# PROVIDED RECORDS

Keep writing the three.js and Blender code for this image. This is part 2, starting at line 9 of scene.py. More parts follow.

--

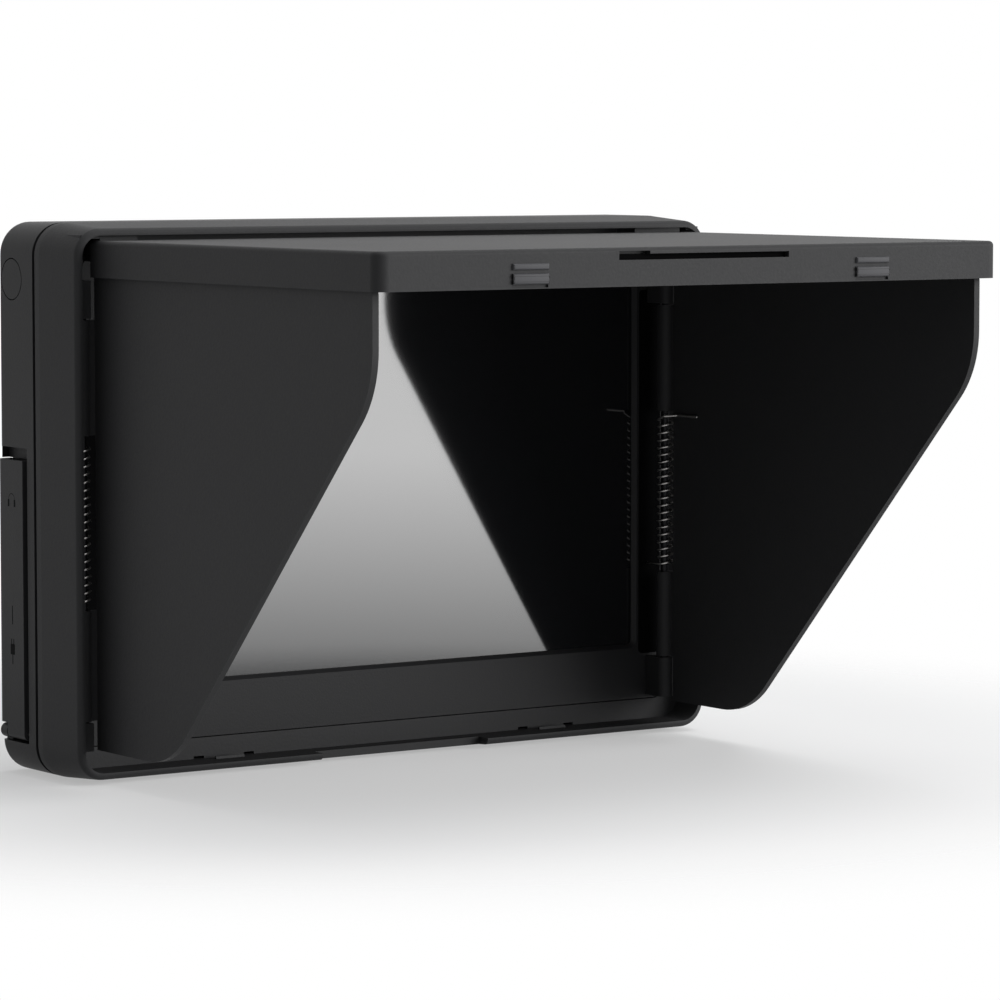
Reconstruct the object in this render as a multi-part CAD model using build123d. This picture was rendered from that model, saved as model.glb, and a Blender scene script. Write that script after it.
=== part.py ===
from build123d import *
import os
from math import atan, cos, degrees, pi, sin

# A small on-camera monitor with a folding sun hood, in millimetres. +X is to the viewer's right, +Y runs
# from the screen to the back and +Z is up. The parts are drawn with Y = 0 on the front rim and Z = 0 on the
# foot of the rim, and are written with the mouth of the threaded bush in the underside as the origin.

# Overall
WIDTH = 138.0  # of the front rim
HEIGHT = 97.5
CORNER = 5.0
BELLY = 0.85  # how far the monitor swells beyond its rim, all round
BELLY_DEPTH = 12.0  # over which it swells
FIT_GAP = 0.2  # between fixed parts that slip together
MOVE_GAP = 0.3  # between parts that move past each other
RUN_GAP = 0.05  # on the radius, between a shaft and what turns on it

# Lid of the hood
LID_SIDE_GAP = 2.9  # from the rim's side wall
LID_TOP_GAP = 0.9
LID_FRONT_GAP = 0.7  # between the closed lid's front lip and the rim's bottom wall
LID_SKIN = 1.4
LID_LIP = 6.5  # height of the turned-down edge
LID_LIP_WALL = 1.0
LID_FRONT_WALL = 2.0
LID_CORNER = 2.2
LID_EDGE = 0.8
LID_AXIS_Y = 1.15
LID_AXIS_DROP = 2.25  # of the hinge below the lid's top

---

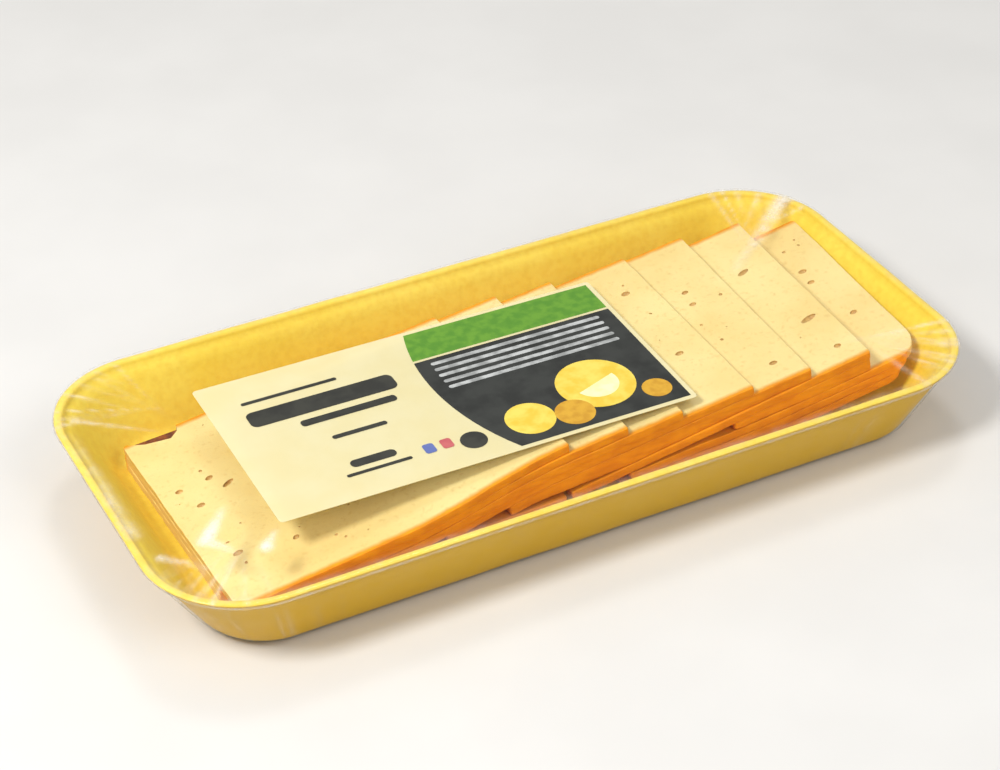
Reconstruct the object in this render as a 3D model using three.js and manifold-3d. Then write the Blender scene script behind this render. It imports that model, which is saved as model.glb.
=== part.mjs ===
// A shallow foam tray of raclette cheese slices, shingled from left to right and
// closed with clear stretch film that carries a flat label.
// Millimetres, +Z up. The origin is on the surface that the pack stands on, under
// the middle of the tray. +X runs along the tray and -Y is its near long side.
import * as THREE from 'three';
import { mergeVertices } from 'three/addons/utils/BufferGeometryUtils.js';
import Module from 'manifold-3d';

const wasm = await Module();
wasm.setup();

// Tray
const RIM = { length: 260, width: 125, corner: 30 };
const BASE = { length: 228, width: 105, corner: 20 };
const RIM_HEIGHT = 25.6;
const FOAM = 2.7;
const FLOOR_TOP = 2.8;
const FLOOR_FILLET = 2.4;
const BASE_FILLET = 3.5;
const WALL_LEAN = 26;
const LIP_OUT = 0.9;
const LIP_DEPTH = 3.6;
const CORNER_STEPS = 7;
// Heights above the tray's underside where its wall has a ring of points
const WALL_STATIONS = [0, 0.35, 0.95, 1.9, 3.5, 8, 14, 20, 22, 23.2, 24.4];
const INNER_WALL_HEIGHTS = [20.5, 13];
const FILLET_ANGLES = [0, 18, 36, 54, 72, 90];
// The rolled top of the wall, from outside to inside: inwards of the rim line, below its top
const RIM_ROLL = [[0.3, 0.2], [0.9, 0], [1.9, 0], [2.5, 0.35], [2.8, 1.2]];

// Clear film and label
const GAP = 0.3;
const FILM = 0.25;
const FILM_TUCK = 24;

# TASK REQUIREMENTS
Extract exactly and only the lines above from the line containing "Reconstruct the object in this render as a multi-part" through the line containing "RUN_GAP = 0.05", both end lines included.

# RESULT OF THE TASK
Reconstruct the object in this render as a multi-part CAD model using build123d. This picture was rendered from that model, saved as model.glb, and a Blender scene script. Write that script after it.
=== part.py ===
from build123d import *
import os
from math import atan, cos, degrees, pi, sin

# A small on-camera monitor with a folding sun hood, in millimetres. +X is to the viewer's right, +Y runs
# from the screen to the back and +Z is up. The parts are drawn with Y = 0 on the front rim and Z = 0 on the
# foot of the rim, and are written with the mouth of the threaded bush in the underside as the origin.

# Overall
WIDTH = 138.0  # of the front rim
HEIGHT = 97.5
CORNER = 5.0
BELLY = 0.85  # how far the monitor swells beyond its rim, all round
BELLY_DEPTH = 12.0  # over which it swells
FIT_GAP = 0.2  # between fixed parts that slip together
MOVE_GAP = 0.3  # between parts that move past each other
RUN_GAP = 0.05  # on the radius, between a shaft and what turns on it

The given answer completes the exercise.